Wedding Crashers is a juvenile comedy, but a really good one. The premise is formulaic and we’ve all seen this kind of movie before. But Wedding Crashers makes for one funny movie and is worth watching, but it falls short of what it could have been. The movie runs out of steam at the end, because it slaughters you right off the bat, but doesn’t follow through.
So here goes. John and Jeremy are professional wedding crashers and they do it well. The opening of the movie shows them crashing every imaginable wedding, even Asian and Indian weddings where their soda-cracker complexions stick out but they still get in. They don’t go straight for the honeys; they befriend the whole family at the weddings and make themselves major players, cutting the cake, holding up the spouses on the chairs as if they were truly part of the family. The end result is them bedding all the women under the romantic influence of weddings with their charm and wit. It is hysterical and I have rarely laughed so hard at a movie. I think that most movies usually censor themselves so much that the comedy is gone. Not here. The humour is crude, rude and dirty… the best kind of course. No matter how smart a joke is, the dirty ones always get the best laughs because of human nature.
Speaking of dirty humour, the more conservative-minded folks should stay away from this movie and I’m sure the Christian-right reviewers will have guilt and shame-induced heart attacks. This movie holds no punches when it comes to sex and the pigs that we men are. It also reminds me of the American Pie series, but set to adults.
Now eventually, our buddy John Beckwith (Owen Wilson) gets a crisis of conscience after one of his conquests asks him just how full of shit he is. 50% or completely? But his buddy Jeremy (Vince Vaugh) wants to hit one last wedding for the crashing season, the “Kentucky Derby of crashes” he calls it.
So off they go and of course the plot thickens when John meets Claire Cleary (the walking sculpture of beauty, Rachel McAdams) and completely falls in love with her. While Jeremy gets busy with her sister, Gloria (equally pretty and sexy, Isla Ficher) who turns out to be one insanely possessive nymphomaniac. Before you know it they are off to the Cleary’s summer home. Where the hi-jinks really get crazy, including an under-the-table hand-job that is probably the most embarrassingly funny moment of the movie. Now of course, with such a premise, they get busted by a snot-nosed fiancé (who is even dirtier than our crashers) which ends with John pleading Claire to forgive him.
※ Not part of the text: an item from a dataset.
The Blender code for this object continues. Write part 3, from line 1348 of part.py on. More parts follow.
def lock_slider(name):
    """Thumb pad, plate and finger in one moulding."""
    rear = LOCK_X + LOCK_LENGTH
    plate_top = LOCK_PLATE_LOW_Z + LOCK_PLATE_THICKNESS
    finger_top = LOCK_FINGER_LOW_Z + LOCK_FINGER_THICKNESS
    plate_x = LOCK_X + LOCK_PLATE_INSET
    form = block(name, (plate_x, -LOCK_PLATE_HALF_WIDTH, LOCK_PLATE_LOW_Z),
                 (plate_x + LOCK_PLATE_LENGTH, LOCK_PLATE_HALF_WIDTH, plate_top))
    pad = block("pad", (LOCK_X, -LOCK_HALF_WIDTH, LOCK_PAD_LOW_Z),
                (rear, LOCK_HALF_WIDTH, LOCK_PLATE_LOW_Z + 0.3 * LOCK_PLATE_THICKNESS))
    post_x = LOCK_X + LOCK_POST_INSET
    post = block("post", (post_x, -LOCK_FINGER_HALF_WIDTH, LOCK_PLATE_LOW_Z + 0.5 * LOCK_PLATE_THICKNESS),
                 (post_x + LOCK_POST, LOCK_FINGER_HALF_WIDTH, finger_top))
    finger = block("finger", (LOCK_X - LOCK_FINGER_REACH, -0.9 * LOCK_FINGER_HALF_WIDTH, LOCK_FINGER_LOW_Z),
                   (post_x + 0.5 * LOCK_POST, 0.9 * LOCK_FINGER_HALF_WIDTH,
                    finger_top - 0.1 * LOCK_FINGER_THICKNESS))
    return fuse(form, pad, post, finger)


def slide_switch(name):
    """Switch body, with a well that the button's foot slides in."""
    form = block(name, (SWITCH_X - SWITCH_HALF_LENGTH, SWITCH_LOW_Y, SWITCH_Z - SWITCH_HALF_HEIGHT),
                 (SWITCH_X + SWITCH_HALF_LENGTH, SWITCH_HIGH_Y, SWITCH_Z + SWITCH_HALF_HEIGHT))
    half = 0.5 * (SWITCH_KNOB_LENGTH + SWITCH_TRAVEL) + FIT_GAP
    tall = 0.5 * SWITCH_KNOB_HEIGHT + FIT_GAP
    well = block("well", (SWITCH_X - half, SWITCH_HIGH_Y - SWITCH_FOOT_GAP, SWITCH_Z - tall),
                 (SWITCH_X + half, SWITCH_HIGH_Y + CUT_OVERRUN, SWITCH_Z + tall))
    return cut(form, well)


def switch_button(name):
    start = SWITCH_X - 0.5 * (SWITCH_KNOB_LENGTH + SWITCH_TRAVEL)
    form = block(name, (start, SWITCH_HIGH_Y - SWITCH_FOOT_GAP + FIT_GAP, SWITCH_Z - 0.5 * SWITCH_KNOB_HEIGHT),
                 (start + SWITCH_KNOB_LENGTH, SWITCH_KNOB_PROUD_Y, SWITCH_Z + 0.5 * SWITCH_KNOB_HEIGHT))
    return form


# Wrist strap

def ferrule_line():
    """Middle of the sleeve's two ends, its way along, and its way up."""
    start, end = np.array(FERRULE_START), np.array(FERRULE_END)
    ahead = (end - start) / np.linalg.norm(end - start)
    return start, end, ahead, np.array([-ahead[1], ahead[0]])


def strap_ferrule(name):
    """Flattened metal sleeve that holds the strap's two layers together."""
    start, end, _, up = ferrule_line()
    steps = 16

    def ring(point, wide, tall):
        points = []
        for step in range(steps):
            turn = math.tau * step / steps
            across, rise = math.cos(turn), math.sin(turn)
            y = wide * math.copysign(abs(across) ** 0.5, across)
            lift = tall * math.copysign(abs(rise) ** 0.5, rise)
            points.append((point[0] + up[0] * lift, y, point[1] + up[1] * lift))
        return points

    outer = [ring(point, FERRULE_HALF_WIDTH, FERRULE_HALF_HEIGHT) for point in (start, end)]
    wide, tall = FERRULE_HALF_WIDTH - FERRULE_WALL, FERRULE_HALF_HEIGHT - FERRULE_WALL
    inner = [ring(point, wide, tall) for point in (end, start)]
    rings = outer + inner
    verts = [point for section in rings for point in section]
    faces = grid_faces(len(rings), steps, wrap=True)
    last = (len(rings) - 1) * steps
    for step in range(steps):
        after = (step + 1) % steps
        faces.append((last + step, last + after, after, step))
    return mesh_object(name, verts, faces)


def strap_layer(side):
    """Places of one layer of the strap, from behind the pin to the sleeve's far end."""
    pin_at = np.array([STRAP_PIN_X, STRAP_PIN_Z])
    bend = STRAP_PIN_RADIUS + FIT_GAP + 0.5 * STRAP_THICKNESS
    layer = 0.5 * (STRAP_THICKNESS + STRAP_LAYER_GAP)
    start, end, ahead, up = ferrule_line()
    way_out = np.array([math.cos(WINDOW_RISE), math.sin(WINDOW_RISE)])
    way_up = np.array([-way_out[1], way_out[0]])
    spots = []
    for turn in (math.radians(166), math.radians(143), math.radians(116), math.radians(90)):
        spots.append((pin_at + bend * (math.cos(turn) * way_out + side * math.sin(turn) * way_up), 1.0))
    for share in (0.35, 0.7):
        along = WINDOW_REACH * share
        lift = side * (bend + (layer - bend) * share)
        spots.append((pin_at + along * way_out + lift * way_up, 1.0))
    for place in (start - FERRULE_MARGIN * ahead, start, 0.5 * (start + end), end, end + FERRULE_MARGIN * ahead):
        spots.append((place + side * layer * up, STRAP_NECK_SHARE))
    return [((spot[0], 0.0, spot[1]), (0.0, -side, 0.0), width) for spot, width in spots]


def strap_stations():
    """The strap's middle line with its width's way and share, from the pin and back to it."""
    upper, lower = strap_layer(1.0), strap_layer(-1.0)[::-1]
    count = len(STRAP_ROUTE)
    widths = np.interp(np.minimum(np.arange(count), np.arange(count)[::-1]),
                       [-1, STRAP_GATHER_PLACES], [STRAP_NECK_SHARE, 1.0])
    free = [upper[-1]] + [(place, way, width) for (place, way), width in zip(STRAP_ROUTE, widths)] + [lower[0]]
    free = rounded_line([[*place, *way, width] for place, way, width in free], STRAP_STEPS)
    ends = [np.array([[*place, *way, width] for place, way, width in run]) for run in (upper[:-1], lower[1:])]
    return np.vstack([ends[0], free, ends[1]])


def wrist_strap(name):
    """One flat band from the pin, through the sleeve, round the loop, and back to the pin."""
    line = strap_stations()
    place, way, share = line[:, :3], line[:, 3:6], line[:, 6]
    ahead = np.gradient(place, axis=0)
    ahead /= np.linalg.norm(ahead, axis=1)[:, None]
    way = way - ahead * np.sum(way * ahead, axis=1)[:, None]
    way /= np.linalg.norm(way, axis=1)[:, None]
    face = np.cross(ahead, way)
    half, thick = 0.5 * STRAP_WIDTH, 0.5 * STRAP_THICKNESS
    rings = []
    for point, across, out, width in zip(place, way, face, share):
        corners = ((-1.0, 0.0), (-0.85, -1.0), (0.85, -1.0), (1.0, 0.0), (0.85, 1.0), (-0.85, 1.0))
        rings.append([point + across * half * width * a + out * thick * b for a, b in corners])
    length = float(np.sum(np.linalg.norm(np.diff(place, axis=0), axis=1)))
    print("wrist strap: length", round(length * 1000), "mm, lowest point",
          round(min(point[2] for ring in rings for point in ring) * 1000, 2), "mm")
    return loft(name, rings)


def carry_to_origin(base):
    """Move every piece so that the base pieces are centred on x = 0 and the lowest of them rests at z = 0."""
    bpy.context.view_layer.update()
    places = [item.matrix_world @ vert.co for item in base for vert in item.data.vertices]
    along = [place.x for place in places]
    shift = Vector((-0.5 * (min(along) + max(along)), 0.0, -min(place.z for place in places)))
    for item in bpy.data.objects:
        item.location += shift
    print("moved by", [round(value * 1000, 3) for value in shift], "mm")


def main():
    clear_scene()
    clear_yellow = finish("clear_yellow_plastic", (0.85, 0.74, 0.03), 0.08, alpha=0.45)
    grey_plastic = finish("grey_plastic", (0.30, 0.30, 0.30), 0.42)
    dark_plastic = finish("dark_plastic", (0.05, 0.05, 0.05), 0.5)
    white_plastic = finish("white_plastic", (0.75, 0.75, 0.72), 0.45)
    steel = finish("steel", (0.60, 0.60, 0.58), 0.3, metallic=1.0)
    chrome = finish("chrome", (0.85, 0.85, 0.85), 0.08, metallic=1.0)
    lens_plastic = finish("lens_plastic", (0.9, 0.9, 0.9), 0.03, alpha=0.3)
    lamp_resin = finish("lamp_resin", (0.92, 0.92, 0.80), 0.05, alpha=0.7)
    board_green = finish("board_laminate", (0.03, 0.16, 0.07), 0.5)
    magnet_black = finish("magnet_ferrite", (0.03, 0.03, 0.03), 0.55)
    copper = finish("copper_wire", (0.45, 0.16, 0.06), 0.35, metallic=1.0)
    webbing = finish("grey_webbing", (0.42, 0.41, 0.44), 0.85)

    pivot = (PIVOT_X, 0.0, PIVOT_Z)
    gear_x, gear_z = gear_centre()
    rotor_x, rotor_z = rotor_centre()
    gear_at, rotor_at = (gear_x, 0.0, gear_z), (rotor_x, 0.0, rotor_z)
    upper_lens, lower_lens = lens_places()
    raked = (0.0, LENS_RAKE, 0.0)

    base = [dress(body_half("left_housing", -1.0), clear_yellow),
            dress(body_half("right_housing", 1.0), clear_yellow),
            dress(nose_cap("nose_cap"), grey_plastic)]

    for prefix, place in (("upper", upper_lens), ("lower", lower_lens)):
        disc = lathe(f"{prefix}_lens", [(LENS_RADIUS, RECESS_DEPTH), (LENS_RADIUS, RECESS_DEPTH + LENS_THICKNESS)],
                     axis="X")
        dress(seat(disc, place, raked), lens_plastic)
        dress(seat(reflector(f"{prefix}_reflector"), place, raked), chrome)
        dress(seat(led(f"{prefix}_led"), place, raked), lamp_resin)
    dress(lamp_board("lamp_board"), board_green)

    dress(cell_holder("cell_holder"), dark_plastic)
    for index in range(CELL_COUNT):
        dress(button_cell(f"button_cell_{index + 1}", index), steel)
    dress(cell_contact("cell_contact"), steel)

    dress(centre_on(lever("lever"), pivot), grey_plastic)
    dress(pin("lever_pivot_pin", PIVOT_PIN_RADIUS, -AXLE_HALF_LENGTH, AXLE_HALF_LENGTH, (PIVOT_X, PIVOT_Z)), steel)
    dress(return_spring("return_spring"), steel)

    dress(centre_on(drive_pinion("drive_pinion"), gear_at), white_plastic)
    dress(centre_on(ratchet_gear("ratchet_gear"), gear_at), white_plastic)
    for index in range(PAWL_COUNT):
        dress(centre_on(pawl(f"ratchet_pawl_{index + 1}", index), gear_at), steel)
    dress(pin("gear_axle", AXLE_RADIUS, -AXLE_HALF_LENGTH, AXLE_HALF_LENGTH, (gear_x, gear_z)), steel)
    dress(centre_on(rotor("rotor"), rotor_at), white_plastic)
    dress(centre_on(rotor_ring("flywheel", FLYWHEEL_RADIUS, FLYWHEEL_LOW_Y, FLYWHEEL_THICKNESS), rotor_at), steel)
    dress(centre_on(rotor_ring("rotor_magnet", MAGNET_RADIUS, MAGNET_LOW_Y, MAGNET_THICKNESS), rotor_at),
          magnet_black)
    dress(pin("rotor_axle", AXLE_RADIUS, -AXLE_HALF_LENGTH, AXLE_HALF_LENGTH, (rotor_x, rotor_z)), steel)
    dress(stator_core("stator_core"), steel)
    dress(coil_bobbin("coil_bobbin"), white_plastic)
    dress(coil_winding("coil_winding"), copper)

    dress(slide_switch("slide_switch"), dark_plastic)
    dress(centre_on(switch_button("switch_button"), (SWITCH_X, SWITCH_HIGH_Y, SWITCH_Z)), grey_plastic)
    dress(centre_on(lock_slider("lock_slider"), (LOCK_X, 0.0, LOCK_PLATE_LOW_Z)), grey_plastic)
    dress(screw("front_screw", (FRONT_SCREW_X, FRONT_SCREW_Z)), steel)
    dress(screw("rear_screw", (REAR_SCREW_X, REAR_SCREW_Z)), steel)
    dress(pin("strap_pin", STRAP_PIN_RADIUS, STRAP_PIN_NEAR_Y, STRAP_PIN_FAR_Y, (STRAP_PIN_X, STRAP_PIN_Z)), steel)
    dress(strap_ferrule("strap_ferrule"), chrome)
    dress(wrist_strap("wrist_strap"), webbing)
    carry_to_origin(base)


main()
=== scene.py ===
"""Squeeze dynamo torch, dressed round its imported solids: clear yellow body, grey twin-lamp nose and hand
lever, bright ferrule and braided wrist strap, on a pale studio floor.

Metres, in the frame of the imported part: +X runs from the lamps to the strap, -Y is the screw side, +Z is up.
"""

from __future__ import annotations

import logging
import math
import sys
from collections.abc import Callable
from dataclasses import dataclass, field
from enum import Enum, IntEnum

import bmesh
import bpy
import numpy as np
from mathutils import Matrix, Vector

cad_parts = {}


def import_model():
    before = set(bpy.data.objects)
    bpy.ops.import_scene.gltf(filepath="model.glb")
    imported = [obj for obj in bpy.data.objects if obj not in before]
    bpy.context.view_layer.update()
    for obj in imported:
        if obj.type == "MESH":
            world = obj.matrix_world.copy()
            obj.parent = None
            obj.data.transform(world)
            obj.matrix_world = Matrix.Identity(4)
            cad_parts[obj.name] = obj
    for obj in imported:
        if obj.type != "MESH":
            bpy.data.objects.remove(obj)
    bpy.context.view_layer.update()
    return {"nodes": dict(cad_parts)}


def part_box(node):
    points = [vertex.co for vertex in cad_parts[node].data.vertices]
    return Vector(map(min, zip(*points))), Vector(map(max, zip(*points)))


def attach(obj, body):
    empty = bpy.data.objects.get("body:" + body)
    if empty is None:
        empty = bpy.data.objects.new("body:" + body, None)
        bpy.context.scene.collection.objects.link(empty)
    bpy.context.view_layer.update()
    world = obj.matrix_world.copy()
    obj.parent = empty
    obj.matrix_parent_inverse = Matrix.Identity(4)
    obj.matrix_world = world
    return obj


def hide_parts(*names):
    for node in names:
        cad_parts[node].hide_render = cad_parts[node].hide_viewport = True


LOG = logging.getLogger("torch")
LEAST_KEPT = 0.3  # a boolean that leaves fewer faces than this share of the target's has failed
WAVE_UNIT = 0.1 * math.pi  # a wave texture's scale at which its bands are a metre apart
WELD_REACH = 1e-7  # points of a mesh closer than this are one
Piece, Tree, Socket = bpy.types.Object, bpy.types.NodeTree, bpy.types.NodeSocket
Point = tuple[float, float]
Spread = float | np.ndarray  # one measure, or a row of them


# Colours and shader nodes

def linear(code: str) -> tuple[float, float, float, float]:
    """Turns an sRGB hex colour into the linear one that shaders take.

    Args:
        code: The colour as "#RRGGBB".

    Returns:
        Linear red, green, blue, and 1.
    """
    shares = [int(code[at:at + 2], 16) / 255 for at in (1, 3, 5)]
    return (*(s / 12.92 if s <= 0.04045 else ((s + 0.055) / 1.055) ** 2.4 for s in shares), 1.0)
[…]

Up to a point the movie is non-stop hysterics and then it dies on you, which is sad with such a good start. Christopher Walken is severely under-used. When you get the Prince of Fear on a movie, use him wisely. They didn’t. And then to my utter disappointment, just when I thought they could save the ending, they bring out Will Ferrell as the master of crashers who is now crashing funerals. And I just HATE Will Ferrell, he’s just not funny to me. And he wouldn’t be so popular if it weren’t for the Hollywood-hype machine, but that’s just my opinion. So the movie pretty much died for me.
But there are, of course, some redeeming qualities to this laugh-fest-gone-sour. To begin with, the main actors, Owen Wilson and Wince Vaugh – talk about an insane pair to make a buddy comedy – are just perfect together as long-time buddies. The chemistry between them seems real. The energy they bring to their characters is intense, making their scenes all the more funnier. And who can forget Isla Fischer as the virginal yet nymphomaniacal Gloria. She is just hysterical in this movie. She takes the stalker-girlfriend to a whole new level, which makes for most of the funnies in this movie. She’s the kind of girl you take home to mom, but she’s still dirtier than truck-stop bathroom. And she’s psychotic, but so is the level of sophistication our crashers develop to crash weddings. They have detailed files on the families they are crashing and a library of personas they act while crashing the weddings.
I give it a 3 outta 5, but suggest you all see it anyway. It’s worth it.